Still happy that you are doing well and have lots of nice machines and enough work to keep a cutter going 30-40 hours a week. Wow, i'm still impressed at how busy that is. Don't want it, but impressed none the less.


----------



## foxesfarm (Dec 30, 2006)

oh, yeah, you can use as many colors as you want. you just have to cut each one out seperately, then line them up when you apply the graphic.


----------



## foxesfarm (Dec 30, 2006)

For Graphtec, try the sponsors listed on the left hand side of this page. Imprintables has them, too.


----------



## larry30000 (Dec 20, 2006)

cottagecraftsmen said:


> Most sign makers have found out that these super cheap Chinese cutters like Master aren't worth the hassle.
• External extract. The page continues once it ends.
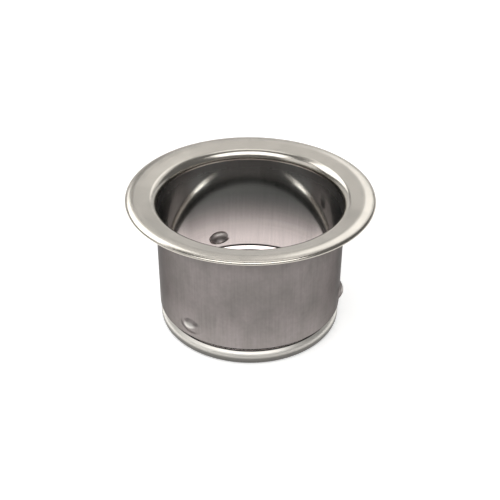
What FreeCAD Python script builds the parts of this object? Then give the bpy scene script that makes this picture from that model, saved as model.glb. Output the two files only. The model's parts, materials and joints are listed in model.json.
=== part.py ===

Why would someone pay $1,500 or more for a Roland or Graphtec 24" plotter when they can get a Master 30" cutter for half that???
> If it sounds too good to be true...
> You get what you pay for...
> 
> ...


 
Yes, the Roland is a good machine. I don't need top of the line at this time. Most folks don't have many problems with the Master.

For the price I have paid For the cutter & SignGo Pro. I figured the cutter was free.

Anyway, this thread started with a question About Software not who makes the best cutter.


----------



## cottagecraftsmen (Oct 28, 2006)

foxesfarm said:


> Well, i've never done a 6' long 2 color. Don't want to, it's not what i make. I make signs for farmers, signs on cars and trucks. So it's not an issue for me.
> Still happy that you are doing well and have lots of nice machines and enough work to keep a cutter going 30-40 hours a week. Wow, i'm still impressed at how busy that is. Don't want it, but impressed none the less.


To be honest, I don't have the machine. I've been doing this work 14 years. I can weed by hand nearly that fast. Took me about 2 years to get that experienced. First step was to stop using the "easy weed" function in Flexisign. That makes for a lot less cutting.

I'd be dead meat if I had work that I've seen from Master cutters. I letter a lot of trailer bodies. At least once a week I'm cutting a stock decal with two 26" by 16' elements. It is two colors. Then there's smaller elements. I know for a fact that a Master wouldn't get it right. The only reason I have this account is because the now closed shop with the Master couldn't do it. When he closed, I moved on the account. I did about six of the plots for the other shop. I have no idea who was doing them before we were. So long as he was in business, I felt it was wrong to move in on his customer. Once he closed...

If the error is 1% you don't see it in something that is 12" because it is not even 1/8th inch... If the item cut is 192", that same 1% is now almost two inches, which anyone can see. My CX-300 might be off by .25" in a 192" plot. My 24" plotter will be off .5-.75". I wouldn't use it. I could never line anything up.

Running my plotter 30-40 hours a week isn't bragging. It's more like indentured servitude.


----------



## larry30000 (Dec 20, 2006)

Cutter is up & running. Did a print & cut see attached!!!!! Wasn't to bad with no optical registration.


----------



## freebird1963 (Jan 21, 2007)

Larry3000
I have the SignGO and was wondering how you did the print n cut ? I haven't been successful at print n cutting in signgo

Mark


----------